We did. The book was called “Bob Went Home”—its title taken from words I’d found scrawled in childish lettering in one of the pieces in the show: “When I was a small boy, Bob went home.” It was a piece of text that was at once extraordinarily mysterious to me—who was Bob? Was he responsible for all this dreadful mess? Was this his broken pencil and his ink-stained book? Why did he go home? Where did he live? Were his mother and father waiting for him? Had he done something wrong?—and at the same time strangely familiar and comforting, as though I myself were Bob, or had been, as a small boy. My poem, in a sense, was all about the Bob I had once been: clumsy and uncomfortable with my own body, forever making unintentional messes, lonely and unsure of who I was.
“Bob Went Home” had an axe handle for a spine. It had a corrugated steel cover, severely dented by the heel of a wielded axe. Its pages were made out of roofing paper and cotton pads, thick cardboard slices slimed with Vaseline and stapled together under grease-proof paper and covered with wire mesh. The printed text—my poem—was legible only if the “reader” engaged in constant contact, constant manipulation of the physical object. It was an ungainly mammoth of a book, and Gary and I spent a good few weeks assembling multiple copies, a few of which reached the hands of collectors and the display case of at least one museum.
It has been a good long while since Gary and I have been in contact, but we had lunch together a couple of months ago and vowed not to lose touch. And then, the other day, he came over with a gift, an art work he had made back in 1978, “Chomsky’s Boat.” The piece is a construction assembled out of four large, musty tomes—directories of world writers—lined up on a rough stand made of skinned tree branches and hollowed out in the manner of a dugout canoe. If it’s “about” anything, it’s about modern communication systems and primitive ritual; about the weight and heft of things, and their fragility; about paper and books and wood; about the lasting and the ephemeral, the physicality of the material world and the intangible, evanescent quality of the intellect and the human spirit.
It is a wonderful gift. And it gave me an entry point for this essay I have been planning to write for some time now, a kind of coda to the book I have in mind. Because, in this commercial world I have been thinking and writing about, the giveaway is the ultimate gesture of the artist, the spirit of generosity that, I believe, is at the heart of the creative impulse.

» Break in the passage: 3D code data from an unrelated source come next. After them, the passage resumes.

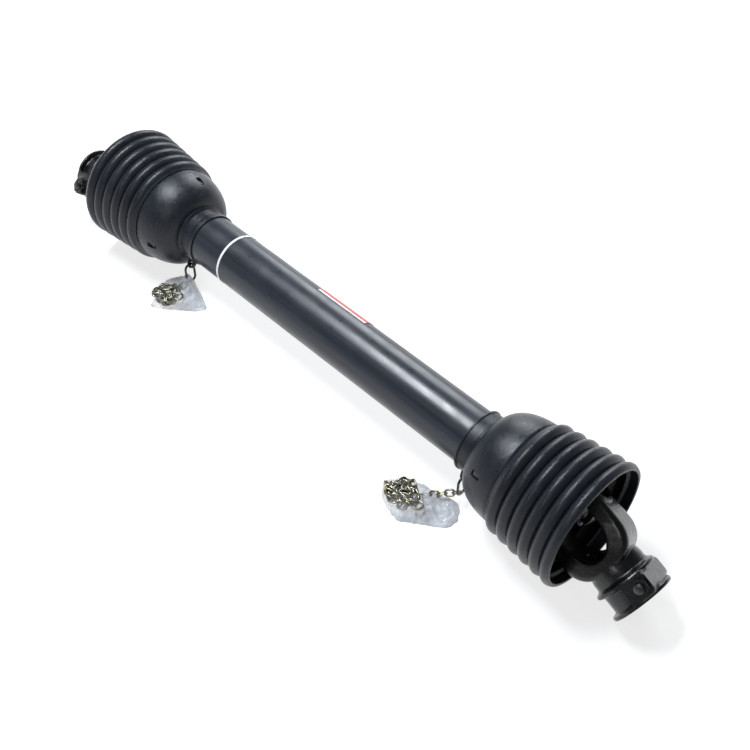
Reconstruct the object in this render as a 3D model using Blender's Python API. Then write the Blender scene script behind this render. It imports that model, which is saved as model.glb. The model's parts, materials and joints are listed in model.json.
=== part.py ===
"""Agricultural power take-off shaft: two universal joints on a telescopic profile-tube
drive, inside a black plastic safety guard with two ribbed bells. The shaft lies closed
on the floor, +X along it. Each end is modelled in its own frame, whose origin is the
centre of that universal joint and whose +X points outboard."""

import math

import bmesh
import bpy
from mathutils import Matrix, Vector

# Driving dimensions, in metres.
JOINT_SPAN = 0.746
GUARD_TUBE_RADIUS = 0.035
GUARD_WALL = 0.0024
RIM_RADIUS = 0.0805
CAP_RADIUS = 0.0135
CROSS_SPAN = 0.0746
SPLINE_MAJOR = 0.0175
SPLINE_MINOR = 0.0151
SPLINE_KEY = 0.0088
SPLINE_KEYS = 6
GAP = 0.0003

# The shaft axis, seen from the middle of the floor patch that the object covers.
GUARD_FACETS = 32
HUB_FACETS = 24
EAR_FACETS = 16
PIN_FACETS = 12
AXIS_HEIGHT = RIM_RADIUS * math.cos(math.pi / GUARD_FACETS)
AXIS_X = 0.00035
AXIS_Y = 0.01025

# Stations along each end, outboard of the joint centre.
RIM_EDGE = 0.035
RIM_PEAK = 0.0285
BELL_SEAM = -0.0627
DOME_END = -0.1145
COLLAR_END = -0.1335
BEARING_STATION = -0.089
BEARING_WIDTH = 0.009

# At rest the inner yokes' ears lie along one axis square to the shaft, and each outer
# yoke hangs as far down and aside as given, in its end's frame.
SHAFT_SPIN = math.radians(139.0)
FRONT_DROOP, FRONT_YAW = math.radians(21.9), math.radians(-3.4)
REAR_DROOP, REAR_YAW = math.radians(16.0), math.radians(3.0)
FRONT_SLOT_ANGLE = math.radians(33.0)
REAR_SLOT_ANGLE = math.radians(-2.0)

# Chain eye on each cone's collar, and the packed chain that hangs from it.
EYE_STATION = -0.1240
EYE_REACH = 0.0440
FRONT_EYE_ANGLE = math.radians(-128.0)
REAR_EYE_ANGLE = math.radians(-52.0)
HOOK_LENGTH = 0.0300
HOOK_BEND = 0.0070
LINK_WIRE = 0.0016
BAG_FILM = 0.0006
BAG_HEIGHT = 0.0200
MOUTH_RADIUS = 0.0135
FRONT_BAG = ((-0.206, -0.072), (-0.176, -0.050), (-0.122, -0.026), (-0.107, -0.062), (-0.157, -0.106))
REAR_BAG = ((-0.112, 0.020), (-0.086, 0.058), (-0.104, 0.094), (-0.168, 0.050), (-0.146, 0.022))
FRONT_HEAP = (-0.160, -0.076)
REAR_HEAP = (-0.120, 0.062)

# Forged yokes.
EAR_RADIUS = 0.0205
EAR_INNER = 0.0225
EAR_OUTER = 0.0405
YOKE_GAP_DEPTH = 0.052
YOKE_BASE = 0.077
HUB_RADIUS = 0.0315
HUB_END = 0.1210
HUB_FLANGE_RADIUS = 0.0378
HUB_FLANGE_WIDTH = 0.004
INNER_HUB_FLANGE = 0.0920
NECK_RADIUS = 0.0335
ROLL_PIN_STATION = 0.0790
NECK_END = 0.106
TRUNNION_RADIUS = 0.008

# Lock pin of the quick-release hub.
PIN_STATION = 0.1052
PIN_OFFSET = 0.0195
PIN_RADIUS = 0.006
PIN_BLOCK_TOP = 0.0365

# Profile tubes: a three-lobed section whose radius swings about its mean.
LOBE = 0.0019
OUTER_DRIVE_RADIUS = 0.0250
INNER_DRIVE_RADIUS = 0.0208
DRIVE_WALL = 0.0034
DRIVE_START = 0.0735
INNER_GUARD_RADIUS = 0.0318

PAINTS = {
    "guard_plastic": ((0.020, 0.022, 0.025), 0.62, 0.0),
    "tube_plastic": ((0.012, 0.013, 0.016), 0.30, 0.0),
    "black_enamel": ((0.008, 0.008, 0.009), 0.22, 0.1),
    "bearing_steel": ((0.42, 0.42, 0.43), 0.34, 1.0),
    "tube_steel": ((0.30, 0.30, 0.31), 0.45, 1.0),
    "nylon": ((0.62, 0.60, 0.54), 0.50, 0.0),
    "white_band": ((0.80, 0.81, 0.82), 0.45, 0.0),
    "label_film": ((0.72, 0.10, 0.08), 0.40, 0.0),
    "chain_zinc": ((0.62, 0.55, 0.38), 0.38, 1.0),
    "bag_film": ((0.78, 0.80, 0.82), 0.30, 0.0),
}


# ---------------------------------------------------------------- scene helpers

def clear_scene():
    for thing in list(bpy.data.objects):
        bpy.data.objects.remove(thing, do_unlink=True)


def paint(name):
    made = bpy.data.materials.get(name)
    if made:
        return made
    colour, roughness, metallic = PAINTS[name]
    made = bpy.data.materials.new(name)
    made.use_nodes = True
    shader = made.node_tree.nodes["Principled BSDF"]
    shader.inputs["Base Color"].default_value = (*colour, 1.0)
    shader.inputs["Roughness"].default_value = roughness
    shader.inputs["Metallic"].default_value = metallic
    made.diffuse_color = (*colour, 1.0)
    return made


def empty(name, parent=None, matrix=None):
    made = bpy.data.objects.new(name, None)
    made.empty_display_size = 0.03
    bpy.context.collection.objects.link(made)
    made.parent = parent
    made.matrix_local = matrix or Matrix.Identity(4)
    return made


def finish_mesh(name, bm, material, parent, smooth=35.0):
    bmesh.ops.remove_doubles(bm, verts=bm.verts, dist=1e-7)
    bmesh.ops.recalc_face_normals(bm, faces=bm.faces)
    mesh = bpy.data.meshes.new(name)
    bm.to_mesh(mesh)
    bm.free()
    mesh.shade_smooth()
    mesh.set_sharp_from_angle(angle=math.radians(smooth))
    made = bpy.data.objects.new(name, mesh)
    bpy.context.collection.objects.link(made)
    made.parent = parent
    if material:
        mesh.materials.append(paint(material))
    return made


def cutter(made):
    made.hide_render = True
    made.display_type = "WIRE"
    return made


def boolean(target, tool, operation):
    step = target.modifiers.new(f"{operation.lower()}_{tool.name}", "BOOLEAN")
    step.operation = operation
    step.object = cutter(tool)


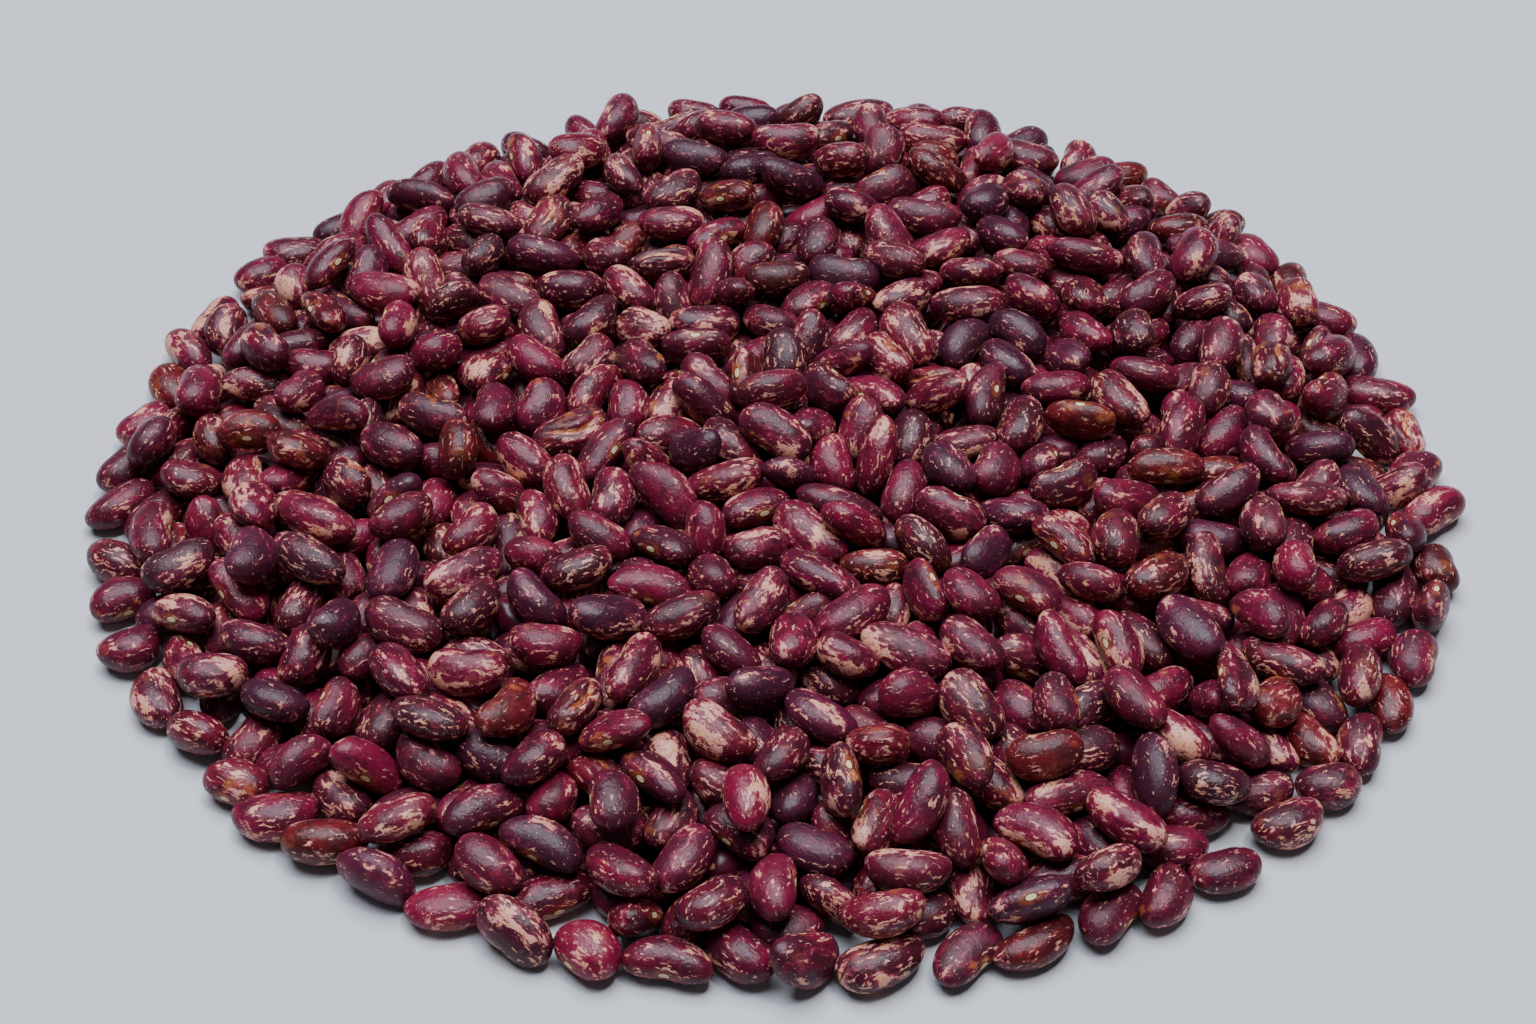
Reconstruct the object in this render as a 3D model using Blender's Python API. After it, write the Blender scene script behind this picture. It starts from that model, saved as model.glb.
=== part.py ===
# A low round heap of dried speckled kidney beans, lying loose as it was poured.
# The heap is one solid: a low core that stands for the buried beans, with the beans
# that show fused on at their real size. Metres, +Z up, origin at the middle of the
# heap's foot on the surface it lies on, +X to the right, -Y to the front.

import math

import bpy
import bmesh
import numpy as np
from mathutils import Matrix, Vector

MM = 0.001

# driving dimensions
HEAP_RADIUS = 138.0 * MM
BEAN_LENGTH = 15.0 * MM
BEAN_WIDTH = 9.2 * MM
BEAN_THICKNESS = 7.3 * MM
LENGTH_SPREAD = 0.09
LENGTH_LIMITS = (0.78, 1.22)
GIRTH_SPREAD = 0.06
GIRTH_LIMITS = (0.84, 1.16)

# waves of the heap's uneven outline: how many round it, depth as a share of the radius, phase
OUTLINE_WAVES = ((2, 0.012, 0.4), (3, 0.010, 2.1), (7, 0.006, 1.0))

# middle of the laid heap's box in plan, which becomes the origin
HEAP_MIDDLE = (0.52 * MM, 0.86 * MM)

# the row of beans along the outline, each some share of its width in from it
RIM_PITCH = 0.93 * BEAN_LENGTH
RIM_UNEVENNESS = 0.2
RIM_DEPTH = (0.45, 0.80)
RIM_TURN = 0.75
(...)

It’s not easy. The notion of professionalism—and, indeed, commercial success!—is a seductive one. Most creative people I know would like nothing better than to earn a decent living doing what it is they love to do. We have been tempted, too, by the seductive promise that if we only “follow our bliss”, reward will surely follow. Sadly, experience will teach us otherwise—not all, perhaps, but the vast majority of us: the rewards are anything but financial.
For a writer like myself, the outcome of this predicament is no worse than the hurt feelings and disappointment that go along with the familiar rejection slip. There is at worst a hardcopy to be filed away; and most of us, these days, are content to file our stuff away on hard- or external drives, or in cyberspace, where they cause no pain or inconvenience. For the artist who accumulates years’ worth of canvases or sculptural work, the problem can get to be a serious practical one of maintenance and storage.

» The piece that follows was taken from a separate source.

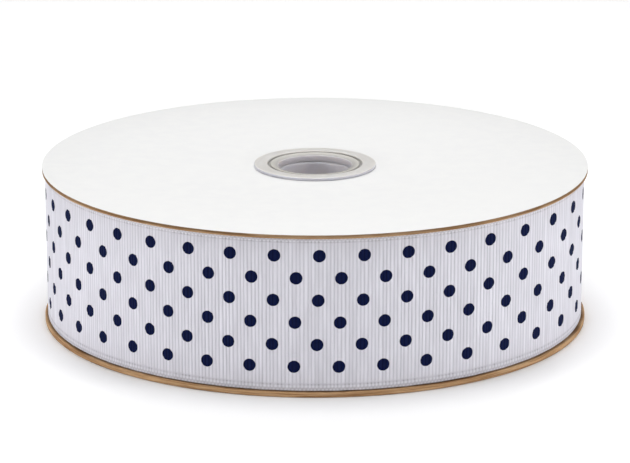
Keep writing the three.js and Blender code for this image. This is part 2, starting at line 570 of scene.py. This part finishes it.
class Graph:
    """A material and its nodes, with a short name for each kind that the finishes use."""

    def __init__(self, name, **constants):
        self.material = bpy.data.materials.new(name)
        self.material.use_nodes = True
        self.tree = self.material.node_tree
        self.shader = self.tree.nodes["Principled BSDF"]
        for socket, value in constants.items():
            self.plug(self.shader.inputs[socket.replace("_", " ")], value)

    def plug(self, socket, value):
        """Sets a socket to a number or colour, or links another node's output to it."""
        if isinstance(value, bpy.types.NodeSocket):
            self.tree.links.new(value, socket)
        else:
            socket.default_value = value

    def node(self, kind, output=0, settings=None, **inputs):
        """A new node with its settings and inputs, as one of its outputs."""
        node = self.tree.nodes.new("ShaderNode" + kind)
        for key, value in (settings or {}).items():
            setattr(node, key, value)
        for socket, value in inputs.items():
            self.plug(node.inputs[socket.replace("_", " ")], value)
        return node.outputs[output]

    def math(self, operation, *values):
        node = self.tree.nodes.new("ShaderNodeMath")
        node.operation = operation
        for socket, value in zip(node.inputs, values):
            self.plug(socket, value)
        return node.outputs[0]

    def mix(self, share, first, second, blend="MIX"):
        node = self.tree.nodes.new("ShaderNodeMix")
        node.data_type = "RGBA"
        node.blend_type = blend
        for socket, value in zip((node.inputs[0], node.inputs[6], node.inputs[7]), (share, first, second)):
            self.plug(socket, value)
        return node.outputs[2]

    def shaded(self, base, shade):
        """A colour made lighter or darker by a number near 1."""
        grey = self.node("CombineXYZ", 0, None, X=shade, Y=shade, Z=shade)
        return self.mix(1.0, base, grey, "MULTIPLY")

    def darkened(self, base, mask, share):
        """A colour made darker by a share where the mask is 1."""
        return self.shaded(base, self.math("SUBTRACT", 1.0, self.math("MULTIPLY", mask, share)))

    def split(self, vector):
        return self.node("SeparateXYZ", "X", None, Vector=vector).node.outputs

    def parts(self, name):
        """The three numbers of a vector that the mesh keeps for each point."""
        return self.split(self.node("Attribute", "Vector", {"attribute_name": name}))

    def millimetres(self):
        """Where a point of the piece is: x, y and z in millimetres."""
        return self.split(self.place(1 / MM, 1 / MM, 1 / MM))

    def place(self, x=1, y=1, z=1):
        """Where a point of the piece is, in metres, times a scale along each axis."""
        node = self.tree.nodes.new("ShaderNodeVectorMath")
        node.operation = "MULTIPLY"
        self.plug(node.inputs[0], self.node("TexCoord", "Object"))
        node.inputs[1].default_value = (x, y, z)
        return node.outputs[0]

    def noise(self, vector, scale=1.0, detail=2.0, roughness=0.5):
        inputs = {"Vector": vector, "Scale": scale, "Detail": detail, "Roughness": roughness}
        return self.node("TexNoise", 0, None, **inputs)

    def ramp(self, value, low, high, start=0.0, end=1.0):
        """Start where the value is below low, end where it is above high, and a smooth blend in between."""
        inputs = {"Value": value, "From_Min": low, "From_Max": high, "To_Min": start, "To_Max": end}
        return self.node("MapRange", 0, {"interpolation_type": "SMOOTHSTEP"}, **inputs)

    def length(self, *sides):
        """How far apart two points are, from how far apart they are along each of two axes."""
        squares = [self.math("MULTIPLY", side, side) for side in sides]
        return self.math("SQRT", self.math("ADD", *squares))

    def bump(self, height, depth_mm, below=None):
        """A relief, laid over another one below it if there is one."""
        inputs = {"Height": height, "Distance": depth_mm * MM, "Strength": 1.0}
        if below is not None:
            inputs["Normal"] = below
        return self.node("Bump", 0, None, **inputs)

    def finish(self, base, normal=None):
        """The material, with its colour and its relief."""
        self.plug(self.shader.inputs["Base Color"], base)
        if normal is not None:
            self.plug(self.shader.inputs["Normal"], normal)
        return self.material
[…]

Art works, too, are much more tempting objets to assign value to. Lined up there, on the racks, they remind their maker of the long hours that went into their making, the cost of materials involved, the price commanded by an (obviously far inferior!) work by a friend or neighbor. Their very thinginess seems to suggest that they must be “worth something.” But what? The unpalatable truth is that the heartless law of the market applies even to art works: they are actually worth nothing but what a ready and willing buyer will pay for them.

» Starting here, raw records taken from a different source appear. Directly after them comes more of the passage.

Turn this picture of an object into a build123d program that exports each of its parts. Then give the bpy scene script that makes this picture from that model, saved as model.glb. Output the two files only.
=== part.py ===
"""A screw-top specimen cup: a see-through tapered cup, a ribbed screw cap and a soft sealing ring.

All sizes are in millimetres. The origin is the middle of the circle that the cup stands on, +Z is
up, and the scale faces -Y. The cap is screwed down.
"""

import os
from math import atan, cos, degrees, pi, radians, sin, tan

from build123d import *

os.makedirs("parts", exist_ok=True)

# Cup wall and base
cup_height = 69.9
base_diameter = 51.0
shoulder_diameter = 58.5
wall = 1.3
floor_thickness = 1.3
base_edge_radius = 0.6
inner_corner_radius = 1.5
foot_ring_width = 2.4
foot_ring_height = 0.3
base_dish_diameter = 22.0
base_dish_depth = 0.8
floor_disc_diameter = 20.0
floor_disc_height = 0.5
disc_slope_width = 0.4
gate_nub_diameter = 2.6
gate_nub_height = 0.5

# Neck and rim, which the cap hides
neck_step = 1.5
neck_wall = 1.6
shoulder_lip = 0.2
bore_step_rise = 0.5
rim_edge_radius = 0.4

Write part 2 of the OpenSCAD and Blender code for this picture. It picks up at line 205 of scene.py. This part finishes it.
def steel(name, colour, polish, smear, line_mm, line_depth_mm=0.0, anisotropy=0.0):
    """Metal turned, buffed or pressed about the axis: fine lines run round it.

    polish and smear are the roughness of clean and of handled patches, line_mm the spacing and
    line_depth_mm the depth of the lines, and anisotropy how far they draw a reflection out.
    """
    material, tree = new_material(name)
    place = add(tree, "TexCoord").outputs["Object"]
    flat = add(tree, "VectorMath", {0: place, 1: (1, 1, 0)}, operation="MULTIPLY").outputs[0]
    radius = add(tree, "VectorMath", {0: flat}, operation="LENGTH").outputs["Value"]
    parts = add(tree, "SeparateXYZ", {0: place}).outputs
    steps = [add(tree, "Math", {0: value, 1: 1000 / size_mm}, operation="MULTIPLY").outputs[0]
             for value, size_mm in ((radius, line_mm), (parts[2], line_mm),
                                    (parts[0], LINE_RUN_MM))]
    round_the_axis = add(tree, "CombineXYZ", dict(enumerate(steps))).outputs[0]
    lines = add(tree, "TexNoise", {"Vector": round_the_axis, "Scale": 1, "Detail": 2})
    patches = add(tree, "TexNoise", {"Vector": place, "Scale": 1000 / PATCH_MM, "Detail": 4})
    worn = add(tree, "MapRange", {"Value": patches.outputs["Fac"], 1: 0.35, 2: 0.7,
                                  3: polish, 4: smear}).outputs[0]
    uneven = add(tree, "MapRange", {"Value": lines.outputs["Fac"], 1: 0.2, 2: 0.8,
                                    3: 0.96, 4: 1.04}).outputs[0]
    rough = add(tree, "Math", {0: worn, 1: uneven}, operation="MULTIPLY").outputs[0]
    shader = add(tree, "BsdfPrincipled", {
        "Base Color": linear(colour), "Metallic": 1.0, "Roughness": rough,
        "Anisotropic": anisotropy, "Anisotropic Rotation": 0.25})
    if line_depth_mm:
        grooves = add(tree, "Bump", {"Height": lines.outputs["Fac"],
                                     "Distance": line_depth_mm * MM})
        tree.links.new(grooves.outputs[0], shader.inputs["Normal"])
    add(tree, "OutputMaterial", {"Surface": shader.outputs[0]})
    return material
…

The giveaway provides a surprisingly satisfying answer to this particular agony. I know, because virtually everything I have written in recent years has been a giveaway. What I have written, I have posted on my blog for anyone to read, for free, at any time. In the past—and sometimes even still—I have been paid by magazines for articles; I have been paid for catalogue introductions by galleries and museums; I have even sold a few books off the shelves of Barnes & Noble. And it’s nice to get the paycheck. It’s very nice. It’s a kind of validation that satisfies the ego even as it swells the pocketbook, even if only by a little. But I was never able to count on it, let alone make a living.
The reward for the giveaway is very different, but in some ways more satisfying still. A part of it is the freedom it allows. For me, it means I can write what I damn please, without submitting to the whims and biases of an editor. And the experience of giving comes with the pleasant feel of having committed an act of generosity, no strings attached, no expectation of return. The return, if it does come—in the form of response from a reader, praise, or even gratitude—is the proverbial icing on the cake.
But then it’s easy to give something away that has no shape or substance, and can be reproduced an infinite number of times without sacrifice to its integrity. It’s much harder, understandably, to give away a painting or—as in Gary’s case—a sculptural work that is unique, and dear to the heart in the way an object can be. One artist of some note demurred when I spoke about the giveaway: it was, he thought, a disservice to the artist’s standing in the art world, one that threatened to diminish the work itself by undercutting its value. I wondered, though, in response, what kind of value a work might have, when left in the studio racks or in storage for years on end. I have been the fortunate recipient of a number of gifts over the years, and value them no less for the fact that they were given. Perhaps more so, given the added value of mutual affection and recognition.
A final, scatological thought, if I may be permitted. A good part of the successful creative process consists in maintaining a flow of thought, image, medium… A backlog of output/product/waste can easily stop up that flow. The giveaway is one way to flush out the system, creating physical and mental space for the next effort. Give it a try, it might just work for you.